En Ukraine, la crise n’en finit pas de connaître des ricochets. Au sein du gouvernement, les démissions s’enchaînent. La semaine dernière, c’est le ministre de l’Economie, considéré comme l’un des marqueurs de la réforme engagée par le pouvoir, qui a donné sa démission. Empêtré dans les divisions, le président ukrainien Petro Porochenko paraît désormais bien seul.
 
En démissionnant, le ministre de l’Economie Aivaras Abromavicius accélère la crise qui couvait au sein d’un gouvernement voulu comme réformateur, puisqu’il est le troisième ministre à quitter l’équipe ministérielle depuis le début de l’année. Mais sa démission prend une résonnance particulière parce que, d’une part, en s’en prenant à un proche de la présidence, il met directement en cause le président Petro Porochenko ; et, d’autre part, parce qu’Aivaras Abromavicius avait été recruté dans le gouvernement Iatseniouk pour sa compétence, au point que, jeune banquier lituanien âgé de 40 ans, directeur d’un fonds suédois, il avait reçu en même temps le portefeuille de l’Economie, et la nationalité ukrainienne…
 

La démission du ministre ukrainien de l’Economie

 
L’objectif était, au départ, de poursuivre l’idéal de la Révolution Orange, dont Petro Porochenko, le « roi du chocolat », fut un des principaux soutiens, en nettoyant les écuries d’Augias.
 
On comprend mieux, dès lors, que sa démission fasse l’effet d’une bombe, puisque le ministre démissionne – et avec lui ses quatre vice-ministres – en accusant ceux-là même qui l’avaient appelé de corruption.
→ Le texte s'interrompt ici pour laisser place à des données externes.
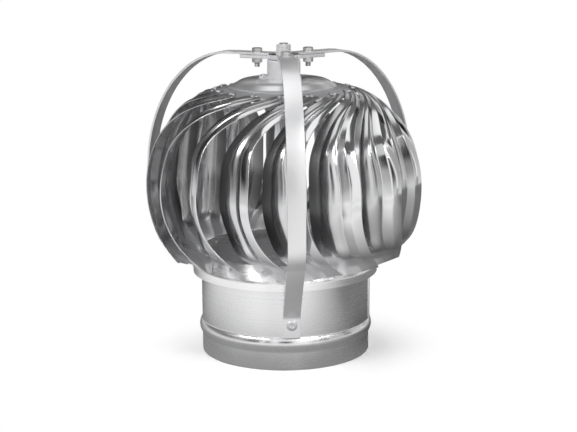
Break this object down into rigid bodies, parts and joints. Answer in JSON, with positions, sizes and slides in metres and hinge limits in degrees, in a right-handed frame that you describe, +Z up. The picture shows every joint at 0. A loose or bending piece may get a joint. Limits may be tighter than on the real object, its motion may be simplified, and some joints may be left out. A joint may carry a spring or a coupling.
{
  "type": "roof turbine ventilator",
  "caption": "Wind-driven roof ventilator: a ball of swirled stainless vanes turning on a short fixed spindle, hung from strap legs over a round spigot collar.",
  "frame": {"origin": "on the rotor axis at the lower edge of the spigot collar", "axes": "+Z up along the rotor axis, the tallest extent; -Y towards the front strap leg, +X to the right of it"},
  "size_m": [0.2486, 0.2592, 0.274],
  "materials": {
    "polished_sheet": "gloss",
    "collar_steel": "satin",
    "strap_steel": "satin",
    "rivet_steel": "satin",
    "cast_zinc": "matte",
    "zinc_hardware": "satin",
    "bearing_steel": "gloss",
    "spring_steel": "satin",
    "cage_brass": "satin"
  },
  "bodies": {
    "frame": {"base_collar": "collar_steel", "leg_front": "strap_steel", "leg_right": "strap_steel", "leg_left": "strap_steel", "foot_rivets": "rivet_steel", "spider_hub": "cast_zinc", "arm_bolts": "zinc_hardware", "arm_nuts": "zinc_hardware", "spindle_bolt": "zinc_hardware", "hub_spacer": "zinc_hardware", "inner_races": "bearing_steel"},
    "rotor": {"bearing_housing": "cast_zinc", "bearing_circlip": "spring_steel", "housing_screws": "zinc_hardware", "housing_nuts": "zinc_hardware", "outer_races": "bearing_steel", "dome_cap": "polished_sheet", "top_plate": "polished_sheet", "vane_01": "polished_sheet", "vane_02": "polished_sheet", "vane_03": "polished_sheet", "vane_04": "polished_sheet", "vane_05": "polished_sheet", "vane_06": "polished_sheet", "vane_07": "polished_sheet", "vane_08": "polished_sheet", "vane_09": "polished_sheet", "vane_10": "polished_sheet", "vane_11": "polished_sheet", "vane_12": "polished_sheet", "vane_13": "polished_sheet", "vane_14": "polished_sheet", "vane_15": "polished_sheet", "vane_16": "polished_sheet", "top_rivets": "rivet_steel", "bottom_ring": "polished_sheet", "bottom_rivets": "rivet_steel"},
    "ball_cage": {"bearing_balls": "bearing_steel", "bearing_cages": "cage_brass"}
  },
  "joints": [
    {"name": "rotor_spin", "type": "hinge", "parent": "frame", "child": "rotor", "pos_m": [0, 0, 0.2512], "axis": [0, 0, 1], "continuous": true},
    {"name": "cage_spin", "type": "hinge", "parent": "frame", "child": "ball_cage", "pos_m": [0, 0, 0.2512], "axis": [0, 0, 1], "continuous": true}
  ],
  "couplings": [
    {"joint": "cage_spin", "follows": "rotor_spin", "ratio": 0.63}
  ]
}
En effet, Aivaras Abromavicius a accusé Igor Kononenko, adjoint au chef de la formation présidentielle au Parlement, et ami du président Petro Porochenko, de faire pression pour placer ses alliés à des postes entrepreneuriaux importants.
 
Annonçant sa démission, le ministre de l’Economie a précisé que la raison en était « la soudaine intensification des tentatives de blocage de réformes importantes et systémiques dans notre pays ». Avant d’enfoncer le clou : « Mon équipe et moi ne voulons pas servir de couverture à une corruption flagrante, être des marionnettes sous le contrôle de ceux qui veulent, à l’image de l’ancien pouvoir, établir un contrôle sur l’argent public. »
 
Le choc est brutal !
 

Une nouvelle crise qui risque de faire chuter le pouvoir à Kiev

 
Et cette nouvelle crise intervient alors que, la semaine prochaine, le premier ministre doit engager la responsabilité de son gouvernement devant la Rada, le Parlement ukrainien. Mais, devant la division de son équipe, le premier ministre doute de pouvoir se présenter devant les députés avec quelques chances de succès, et envisage désormais de démissionner à son tour, ce qui porterait un coup fatal à la coalition au pouvoir.
 
Il se murmure que, afin d’éviter d’en arriver là, le président Porochenko envisagerait un remaniement ministériel, démarche qui aurait, semble-t-il, la faveur des Occidentaux. Ceux-ci, en effet, n’envisagent pas la chute du président Petro Porochenko d’un bon œil. D’abord, parce que, en l’état actuel, une nouvelle crise majeure s’ouvrirait en Ukraine.
 
Et ensuite, et sans doute surtout, parce qu’ils ont fortement soutenu les autorités ukrainiennes face aux pro-russes du Donbass. Or, à l’est de l’Ukraine, la bataille ne cesse de faire rage. Si demain Moscou accusait le pouvoir ukrainien de corruption, cela lui donnerait évidemment une carte maîtresse dans l’actuel jeu diplomatique autour de la question ukrainienne – et éventuellement sur le terrain.